The process of Perpetua's development was extremely convoluted.[46] After Gill had produced his drawings, Morison decided not to send them to the Monotype engineering department at Salfords, Surrey, with which he had had disagreements. Instead, he commissioned at his own expense for the punchcutter Charles Malin of Paris in 1926 to manually engrave punches which were used to cast trial metal type. Manually cutting punches was the standard method of creating the matrices, or moulds used to cast metal type, in the previous century, but was now effectively a niche artisanal approach replaced by machine pantograph engraving.[47][48][lower-alpha 3]

Once the Malin type had been cast, Gill found some of his decisions unsatisfying seen in extended passages of text, leading him to propose changes and corrections. These were ultimately used to develop a final set of working drawings for commercial release.[20][28]

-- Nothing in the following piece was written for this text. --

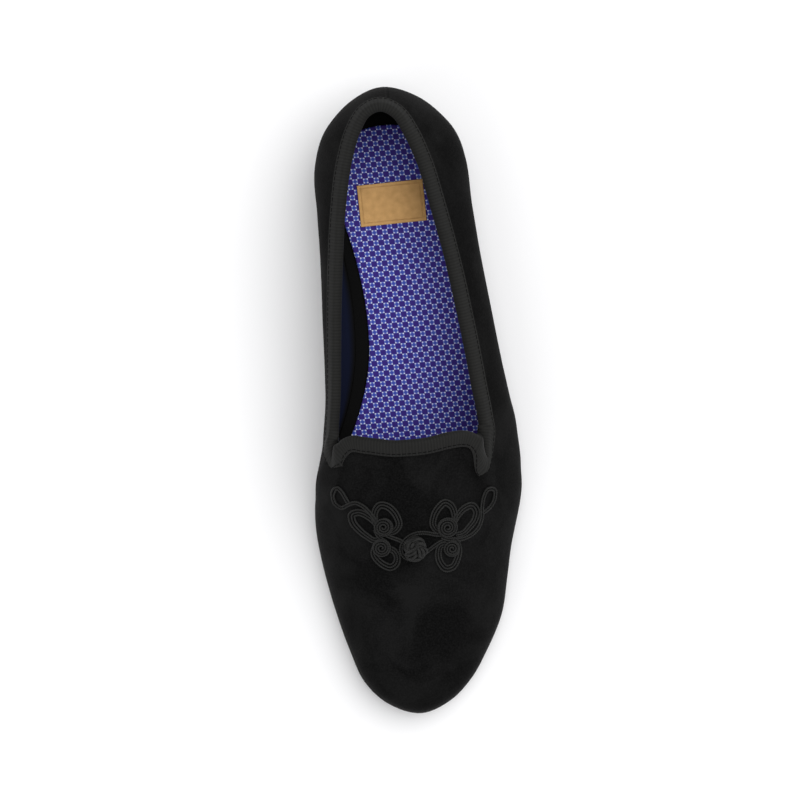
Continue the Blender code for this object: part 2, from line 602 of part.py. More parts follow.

Gill made several attempts at designing a companion italic face for Perpetua. One was a sloped roman (oblique), in which the regular style is slanted without the different letterforms of italic type. This unusual design decision was done under the influence of Morison's opinion that a sloped roman form was preferable to that of cursive italics for use in book text, providing less of a contrast with the roman. However, the oblique was not accepted by Monotype management, who went so far as to declare it "worthless."[50] Ultimately a more conventional italic was used instead.[51] Morison commented to his friend Jan van Krimpen that "we did not give enough slope to it. When we added more slope, it seemed that the fount required a little more cursive to it." A slightly condensed italic alphabet Gill had drawn for Gerald Meynell of the Westminster Press was also considered as a basis for its italic.

An early showing of Perpetua in The Fleuron, a journal edited by Morison, suggested that Gill might design a script or calligraphic font, "Felicity Script", as a companion, but this was never developed. Perpetua was set in a limited edition of a new translation by Walter H. Shewring of The Passion of Perpetua and Felicity, giving birth to the name of the typeface and its companion italic. The book was printed in 1929. The same type and illustrations (also done by Gill) for that book subsequently appeared in the journal on printing Fleuron (number 7) which was edited by Morison and printed in 1930; Gill Sans was also promoted in an issue of it. Also set in Perpetua and published in 1929 was Gill's Art Nonsense and Other Essays.

While some sources give Perpetua a release date of 1929 based on these early uses,[40] Perpetua was not to enter full commercial sale until 1932.[51][28] Once on sale, it was sold for Monotype's typesetting machines, which cast metal type under the control of a keyboard, and also sometimes offered in metal type for hand-setting for the use of larger sizes and smaller printers.[32]

Users

Digitisations and adaptations

Comparison between printed (top) and digital (bottom) versions of Perpetua

Perpetua has been digitised by Monotype and a basic release is included with Microsoft Office.[4] The professional release adds additional features likely to be used in professional printing, such as small capitals and text figures.[65] Lapidary 333 by Bitstream is an unofficial digitisation.[66]

As many of Gill's faces and lettering projects show characteristic features, many of Gill's other families are similar in spirit. Joanna has similarities to Perpetua but a more robust colour on the page with regular slab serifs and an only slightly slanted italic; Gill described it as "a book face free from all fancy business". Gill's family for the Golden Cockerel Press, which has been digitised as ITC Golden Cockerel, also has similarities.[67] Monotype's Gill Facia family from the digital period, reviving Gill's lettering projects such as for WH Smith, is a more festive and decorative family in the same style particularly intended for display-size text.[68] After Gill's death Monotype's competitor Linotype, seeking to have a Gill design for their line-up, licensed rights to a roman type by Gill for the Bunyan Press, and released it with a Gill-style italic under the name of "Pilgrim". This proved very successful: Frank Newfeld has praised it as "a gutsier Perpetua".[69][70]

Financier, by Kris Sowersby, is a respected revival influenced by Perpetua and other Gill designs, in particular the more solid Solus and Joanna.[71][72] Particularly acclaimed for being released in optical sizes for small and large text unlike the official Monotype digitisations, it was commissioned by the Financial Times and has also been commercially released.[73][74]

Also loosely inspired by Perpetua is Constantia, a typeface by John Hudson for Microsoft and intended to render well for onscreen display.[15][75]

Notes

  1. Morison was being polite on the topic of the Kelmscott Press's Golden Type. In his private correspondence, he had referred to it as "positively foul".[24][25]
  2. Although this may be a personal conclusion: Gill's friend Robert Gibbings wrote to the nun and artist Dame Hildelith Cumming seeking advice on improving Stanbrook Abbey's printing press in 1956 that "it is just the right weight to go with wood-engravings or large initials".[32]
  3. Historian G. W. Ovink derided Morison's attachment to manually engraving pilot versions of metal type by hand as worshipping the past for no good reason in a review of his work printed shortly after his death: "the data [of trial proofs]...could have been obtained more quickly and cheaply and with more informative results by the intelligent use of existing machine-cutting routines...the mystique of tradition…of craft secrets inexplicable to modern science but still so miraculously effective; of the dying race of venerable handworkers who have got it, in their fingertips…all this Morison should have seen through."[49]